▶ **Task details**
Show all lines from the data that include the word "Blender".

* BEGIN Supplied data *

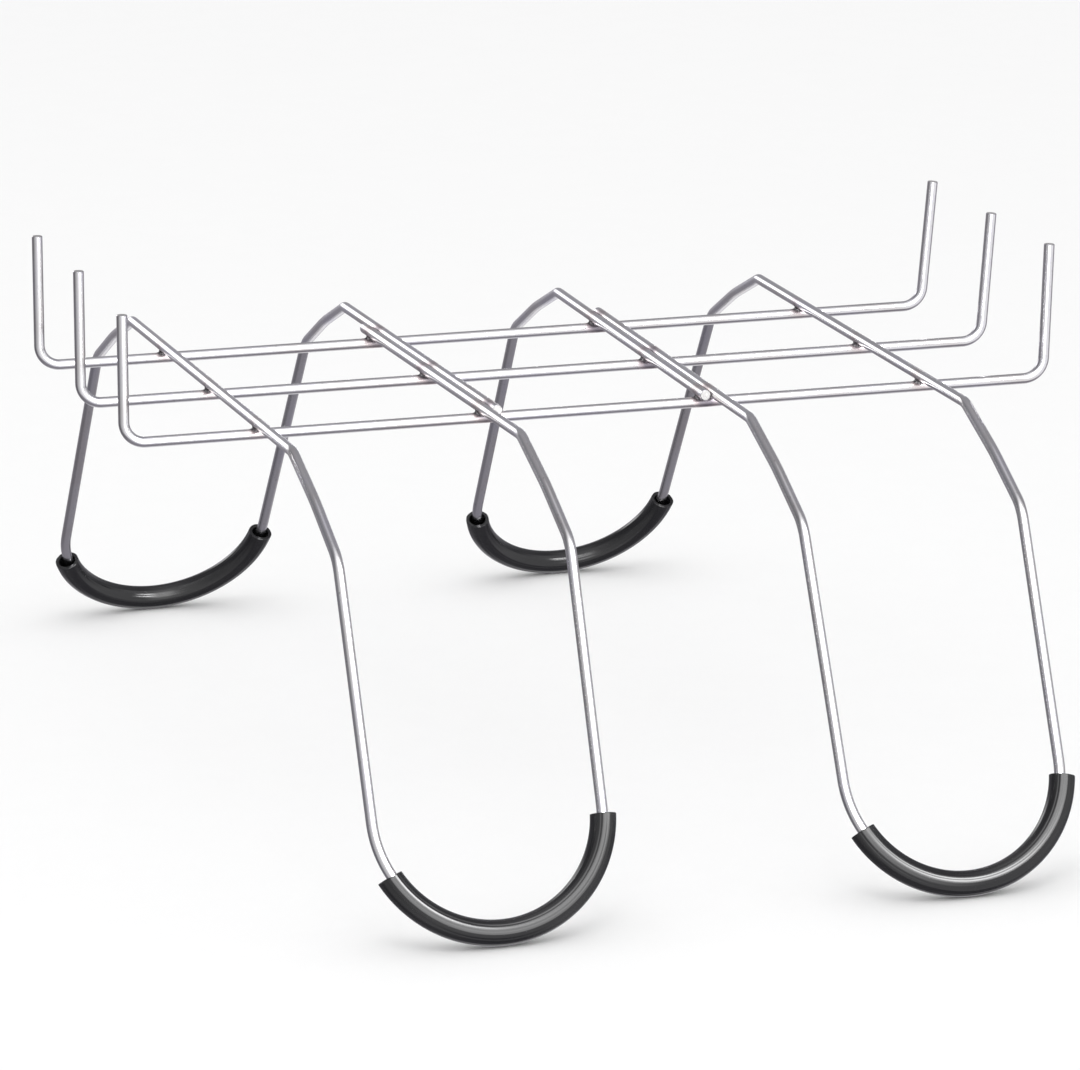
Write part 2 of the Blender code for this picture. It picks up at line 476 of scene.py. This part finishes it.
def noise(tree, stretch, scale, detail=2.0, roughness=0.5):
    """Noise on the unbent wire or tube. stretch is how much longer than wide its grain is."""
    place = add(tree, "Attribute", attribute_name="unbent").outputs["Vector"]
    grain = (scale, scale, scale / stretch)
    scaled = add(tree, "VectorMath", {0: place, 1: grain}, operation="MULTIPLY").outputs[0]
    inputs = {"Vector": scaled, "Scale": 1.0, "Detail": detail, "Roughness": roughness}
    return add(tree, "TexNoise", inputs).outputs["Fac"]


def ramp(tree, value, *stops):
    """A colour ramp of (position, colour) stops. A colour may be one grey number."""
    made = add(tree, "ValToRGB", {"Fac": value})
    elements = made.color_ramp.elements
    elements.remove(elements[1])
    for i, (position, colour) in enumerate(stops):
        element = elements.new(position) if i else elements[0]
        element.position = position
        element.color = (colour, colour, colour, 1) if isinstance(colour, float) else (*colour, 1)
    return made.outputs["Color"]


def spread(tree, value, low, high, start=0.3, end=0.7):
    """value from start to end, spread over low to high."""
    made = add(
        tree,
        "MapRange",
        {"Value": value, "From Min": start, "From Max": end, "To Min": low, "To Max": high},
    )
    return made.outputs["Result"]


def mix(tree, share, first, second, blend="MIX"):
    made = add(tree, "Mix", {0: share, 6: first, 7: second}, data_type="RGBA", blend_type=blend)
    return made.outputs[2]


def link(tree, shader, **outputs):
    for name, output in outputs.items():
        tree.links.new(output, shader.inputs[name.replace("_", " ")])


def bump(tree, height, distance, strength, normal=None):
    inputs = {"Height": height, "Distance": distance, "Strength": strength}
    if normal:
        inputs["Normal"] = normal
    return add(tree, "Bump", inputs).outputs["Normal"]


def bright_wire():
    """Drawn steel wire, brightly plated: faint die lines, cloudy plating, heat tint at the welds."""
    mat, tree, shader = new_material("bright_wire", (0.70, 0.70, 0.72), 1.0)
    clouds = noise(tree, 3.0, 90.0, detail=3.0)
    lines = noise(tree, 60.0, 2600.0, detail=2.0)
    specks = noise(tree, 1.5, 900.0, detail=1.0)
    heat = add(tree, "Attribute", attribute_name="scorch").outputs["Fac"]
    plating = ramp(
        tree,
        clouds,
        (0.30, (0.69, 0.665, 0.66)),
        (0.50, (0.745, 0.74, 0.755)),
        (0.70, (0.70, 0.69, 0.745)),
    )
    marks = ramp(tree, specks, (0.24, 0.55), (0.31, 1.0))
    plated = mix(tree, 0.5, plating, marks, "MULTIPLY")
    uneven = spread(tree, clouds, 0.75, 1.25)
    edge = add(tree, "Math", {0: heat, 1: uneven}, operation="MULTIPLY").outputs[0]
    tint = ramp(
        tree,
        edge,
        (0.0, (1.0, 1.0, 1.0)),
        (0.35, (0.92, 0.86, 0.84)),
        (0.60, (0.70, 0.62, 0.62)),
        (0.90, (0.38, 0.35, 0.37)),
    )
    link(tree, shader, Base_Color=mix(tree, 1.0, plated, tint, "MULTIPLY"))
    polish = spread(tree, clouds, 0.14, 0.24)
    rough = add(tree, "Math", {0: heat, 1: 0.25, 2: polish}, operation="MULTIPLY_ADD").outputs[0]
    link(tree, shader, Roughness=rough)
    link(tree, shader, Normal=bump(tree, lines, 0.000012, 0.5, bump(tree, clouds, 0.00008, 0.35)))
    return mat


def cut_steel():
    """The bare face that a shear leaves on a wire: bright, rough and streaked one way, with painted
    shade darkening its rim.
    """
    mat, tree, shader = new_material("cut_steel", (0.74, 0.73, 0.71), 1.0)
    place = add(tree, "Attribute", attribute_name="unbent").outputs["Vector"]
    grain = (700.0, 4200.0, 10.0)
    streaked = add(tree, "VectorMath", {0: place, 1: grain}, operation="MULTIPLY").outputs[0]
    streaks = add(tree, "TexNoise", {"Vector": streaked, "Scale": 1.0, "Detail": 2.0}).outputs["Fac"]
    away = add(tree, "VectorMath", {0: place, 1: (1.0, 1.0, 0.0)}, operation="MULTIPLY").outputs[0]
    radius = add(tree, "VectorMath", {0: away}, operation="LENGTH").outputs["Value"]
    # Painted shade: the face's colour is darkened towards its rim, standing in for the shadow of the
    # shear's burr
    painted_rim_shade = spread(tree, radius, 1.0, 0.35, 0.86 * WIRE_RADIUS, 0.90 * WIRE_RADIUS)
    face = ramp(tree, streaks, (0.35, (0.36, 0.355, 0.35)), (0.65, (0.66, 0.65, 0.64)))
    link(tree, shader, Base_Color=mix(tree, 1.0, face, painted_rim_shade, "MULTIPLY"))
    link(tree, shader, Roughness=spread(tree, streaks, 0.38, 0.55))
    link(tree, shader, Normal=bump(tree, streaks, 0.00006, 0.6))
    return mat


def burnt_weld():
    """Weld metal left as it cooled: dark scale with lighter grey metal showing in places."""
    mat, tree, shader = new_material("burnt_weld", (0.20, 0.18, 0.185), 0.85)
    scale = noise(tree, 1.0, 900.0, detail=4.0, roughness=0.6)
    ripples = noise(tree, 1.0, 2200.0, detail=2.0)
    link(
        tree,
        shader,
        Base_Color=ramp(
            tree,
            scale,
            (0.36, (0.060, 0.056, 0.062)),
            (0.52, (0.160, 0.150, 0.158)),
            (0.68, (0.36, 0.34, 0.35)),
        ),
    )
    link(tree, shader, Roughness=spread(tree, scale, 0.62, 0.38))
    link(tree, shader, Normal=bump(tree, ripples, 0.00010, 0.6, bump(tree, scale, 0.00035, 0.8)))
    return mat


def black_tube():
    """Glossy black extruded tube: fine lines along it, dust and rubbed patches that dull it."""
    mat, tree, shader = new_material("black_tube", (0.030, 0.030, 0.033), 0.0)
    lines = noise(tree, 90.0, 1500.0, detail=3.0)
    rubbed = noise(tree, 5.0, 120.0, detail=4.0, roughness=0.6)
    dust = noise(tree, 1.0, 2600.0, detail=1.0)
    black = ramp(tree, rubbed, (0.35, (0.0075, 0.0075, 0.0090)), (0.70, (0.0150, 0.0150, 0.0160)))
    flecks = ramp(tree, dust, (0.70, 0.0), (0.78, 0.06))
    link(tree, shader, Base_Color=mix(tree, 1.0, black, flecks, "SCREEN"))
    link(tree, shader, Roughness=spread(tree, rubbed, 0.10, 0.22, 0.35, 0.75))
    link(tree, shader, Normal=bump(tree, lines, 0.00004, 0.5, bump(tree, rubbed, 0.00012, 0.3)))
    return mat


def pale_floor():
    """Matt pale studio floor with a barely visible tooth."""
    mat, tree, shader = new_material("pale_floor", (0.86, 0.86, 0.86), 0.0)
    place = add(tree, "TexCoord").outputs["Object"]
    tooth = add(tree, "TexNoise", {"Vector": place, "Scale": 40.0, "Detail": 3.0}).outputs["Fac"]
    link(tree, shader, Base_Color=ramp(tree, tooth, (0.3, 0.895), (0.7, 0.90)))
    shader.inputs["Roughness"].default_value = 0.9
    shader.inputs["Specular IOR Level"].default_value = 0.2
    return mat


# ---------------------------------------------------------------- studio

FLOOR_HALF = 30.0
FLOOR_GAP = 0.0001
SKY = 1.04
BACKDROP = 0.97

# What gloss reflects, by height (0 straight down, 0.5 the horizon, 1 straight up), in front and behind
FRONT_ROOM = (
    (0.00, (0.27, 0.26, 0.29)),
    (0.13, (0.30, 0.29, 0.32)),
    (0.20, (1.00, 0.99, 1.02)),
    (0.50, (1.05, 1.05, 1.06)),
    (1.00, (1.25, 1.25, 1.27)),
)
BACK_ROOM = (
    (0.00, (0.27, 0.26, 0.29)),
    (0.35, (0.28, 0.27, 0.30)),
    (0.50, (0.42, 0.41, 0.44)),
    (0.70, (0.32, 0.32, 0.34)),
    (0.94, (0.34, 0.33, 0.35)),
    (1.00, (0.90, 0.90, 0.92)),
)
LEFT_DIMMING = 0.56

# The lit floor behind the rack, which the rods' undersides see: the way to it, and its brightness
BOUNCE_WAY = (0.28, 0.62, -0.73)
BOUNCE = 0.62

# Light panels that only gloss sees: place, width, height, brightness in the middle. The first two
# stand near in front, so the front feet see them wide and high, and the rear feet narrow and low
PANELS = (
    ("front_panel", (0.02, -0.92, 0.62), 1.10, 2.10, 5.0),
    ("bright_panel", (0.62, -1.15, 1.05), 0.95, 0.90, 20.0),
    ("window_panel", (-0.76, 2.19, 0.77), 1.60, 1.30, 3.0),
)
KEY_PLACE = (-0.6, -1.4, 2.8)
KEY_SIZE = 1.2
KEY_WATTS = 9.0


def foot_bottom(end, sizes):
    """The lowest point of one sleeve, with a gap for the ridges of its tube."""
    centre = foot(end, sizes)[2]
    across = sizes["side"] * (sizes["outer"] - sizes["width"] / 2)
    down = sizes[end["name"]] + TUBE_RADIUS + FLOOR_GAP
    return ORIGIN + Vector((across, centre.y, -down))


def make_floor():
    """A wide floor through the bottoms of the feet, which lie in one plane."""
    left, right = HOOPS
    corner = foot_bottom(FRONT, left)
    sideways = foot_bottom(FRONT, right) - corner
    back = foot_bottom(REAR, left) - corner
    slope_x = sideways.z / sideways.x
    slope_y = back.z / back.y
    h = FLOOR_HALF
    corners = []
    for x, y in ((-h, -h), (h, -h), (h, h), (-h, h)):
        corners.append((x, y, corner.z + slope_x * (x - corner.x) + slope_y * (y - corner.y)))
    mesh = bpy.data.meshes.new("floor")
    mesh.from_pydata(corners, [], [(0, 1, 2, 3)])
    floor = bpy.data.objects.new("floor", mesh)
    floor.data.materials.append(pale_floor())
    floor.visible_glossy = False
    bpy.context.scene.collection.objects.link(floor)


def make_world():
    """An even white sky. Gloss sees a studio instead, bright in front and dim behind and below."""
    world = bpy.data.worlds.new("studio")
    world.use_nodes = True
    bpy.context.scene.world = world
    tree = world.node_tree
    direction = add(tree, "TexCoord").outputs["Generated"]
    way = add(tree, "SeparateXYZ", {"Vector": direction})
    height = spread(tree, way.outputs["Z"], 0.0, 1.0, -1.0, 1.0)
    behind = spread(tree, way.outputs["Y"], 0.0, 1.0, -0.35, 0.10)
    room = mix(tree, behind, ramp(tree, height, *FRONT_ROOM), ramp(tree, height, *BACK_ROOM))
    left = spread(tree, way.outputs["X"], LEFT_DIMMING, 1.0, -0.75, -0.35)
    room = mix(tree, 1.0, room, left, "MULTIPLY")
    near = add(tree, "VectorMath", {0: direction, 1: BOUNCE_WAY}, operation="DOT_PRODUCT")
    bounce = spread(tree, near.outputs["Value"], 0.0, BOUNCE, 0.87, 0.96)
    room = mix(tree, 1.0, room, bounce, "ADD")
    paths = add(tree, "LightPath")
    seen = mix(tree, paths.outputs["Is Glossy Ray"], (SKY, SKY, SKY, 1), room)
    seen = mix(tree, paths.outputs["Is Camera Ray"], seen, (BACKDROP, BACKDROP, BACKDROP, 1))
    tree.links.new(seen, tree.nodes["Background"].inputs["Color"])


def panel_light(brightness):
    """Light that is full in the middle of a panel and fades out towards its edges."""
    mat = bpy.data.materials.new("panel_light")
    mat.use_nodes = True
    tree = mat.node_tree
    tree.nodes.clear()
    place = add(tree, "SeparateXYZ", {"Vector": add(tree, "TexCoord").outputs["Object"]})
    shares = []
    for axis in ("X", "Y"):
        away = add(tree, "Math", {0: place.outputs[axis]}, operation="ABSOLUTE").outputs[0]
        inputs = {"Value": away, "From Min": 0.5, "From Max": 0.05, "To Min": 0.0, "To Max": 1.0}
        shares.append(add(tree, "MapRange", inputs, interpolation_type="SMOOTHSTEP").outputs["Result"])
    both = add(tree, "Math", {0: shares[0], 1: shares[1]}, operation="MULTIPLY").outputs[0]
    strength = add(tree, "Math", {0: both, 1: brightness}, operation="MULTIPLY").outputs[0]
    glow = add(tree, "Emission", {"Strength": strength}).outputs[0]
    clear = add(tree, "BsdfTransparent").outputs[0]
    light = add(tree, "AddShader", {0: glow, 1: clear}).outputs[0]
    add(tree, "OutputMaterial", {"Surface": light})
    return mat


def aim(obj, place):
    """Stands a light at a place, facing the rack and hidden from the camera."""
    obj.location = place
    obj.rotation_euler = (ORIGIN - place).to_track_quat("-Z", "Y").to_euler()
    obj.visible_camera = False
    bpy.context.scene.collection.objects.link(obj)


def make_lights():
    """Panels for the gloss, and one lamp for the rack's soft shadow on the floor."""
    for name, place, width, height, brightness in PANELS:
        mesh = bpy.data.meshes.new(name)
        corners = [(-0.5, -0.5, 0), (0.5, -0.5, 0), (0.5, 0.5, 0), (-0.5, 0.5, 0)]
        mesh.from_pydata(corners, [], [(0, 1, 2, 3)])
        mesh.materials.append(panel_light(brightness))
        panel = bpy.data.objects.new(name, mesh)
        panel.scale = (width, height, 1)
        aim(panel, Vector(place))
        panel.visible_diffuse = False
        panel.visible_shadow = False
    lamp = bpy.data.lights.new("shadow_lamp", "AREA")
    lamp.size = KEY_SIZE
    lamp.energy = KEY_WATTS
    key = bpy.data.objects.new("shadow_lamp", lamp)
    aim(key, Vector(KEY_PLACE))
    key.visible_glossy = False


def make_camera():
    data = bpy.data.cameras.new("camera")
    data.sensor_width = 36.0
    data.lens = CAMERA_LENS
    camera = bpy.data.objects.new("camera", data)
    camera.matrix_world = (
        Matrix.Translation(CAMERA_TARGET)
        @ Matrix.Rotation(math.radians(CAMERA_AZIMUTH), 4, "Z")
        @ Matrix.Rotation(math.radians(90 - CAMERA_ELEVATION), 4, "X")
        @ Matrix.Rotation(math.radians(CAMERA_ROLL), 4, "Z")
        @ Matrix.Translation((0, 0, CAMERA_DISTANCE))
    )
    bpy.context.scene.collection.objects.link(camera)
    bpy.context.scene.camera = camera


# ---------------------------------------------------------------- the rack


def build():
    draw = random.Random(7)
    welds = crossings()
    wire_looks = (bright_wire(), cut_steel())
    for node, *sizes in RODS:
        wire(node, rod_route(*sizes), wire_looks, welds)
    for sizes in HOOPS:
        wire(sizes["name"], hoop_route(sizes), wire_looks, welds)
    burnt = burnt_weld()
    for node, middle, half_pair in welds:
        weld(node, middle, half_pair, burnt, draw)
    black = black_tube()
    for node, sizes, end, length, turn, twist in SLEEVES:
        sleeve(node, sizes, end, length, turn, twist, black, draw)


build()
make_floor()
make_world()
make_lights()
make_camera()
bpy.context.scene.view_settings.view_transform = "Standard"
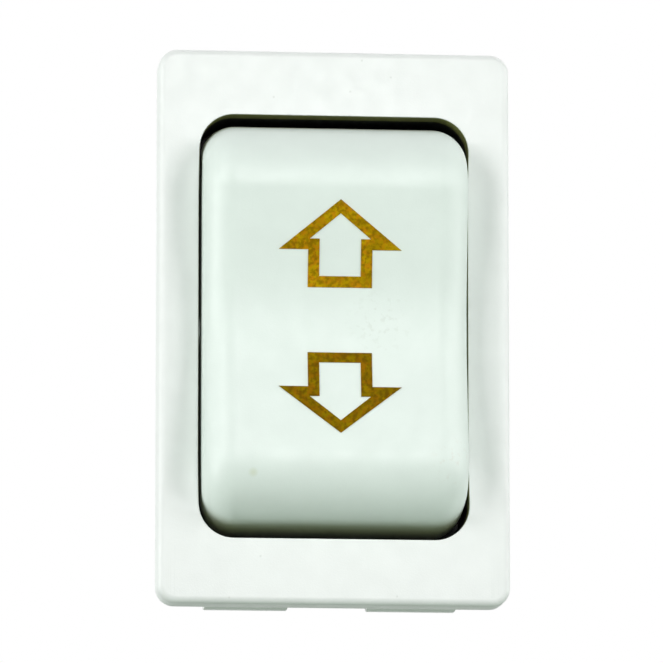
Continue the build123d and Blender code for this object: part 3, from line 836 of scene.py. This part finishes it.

* END Supplied data *

▶ **Written answer**
Write part 2 of the Blender code for this picture. It picks up at line 476 of scene.py. This part finishes it.
Continue the build123d and Blender code for this object: part 3, from line 836 of scene.py. This part finishes it.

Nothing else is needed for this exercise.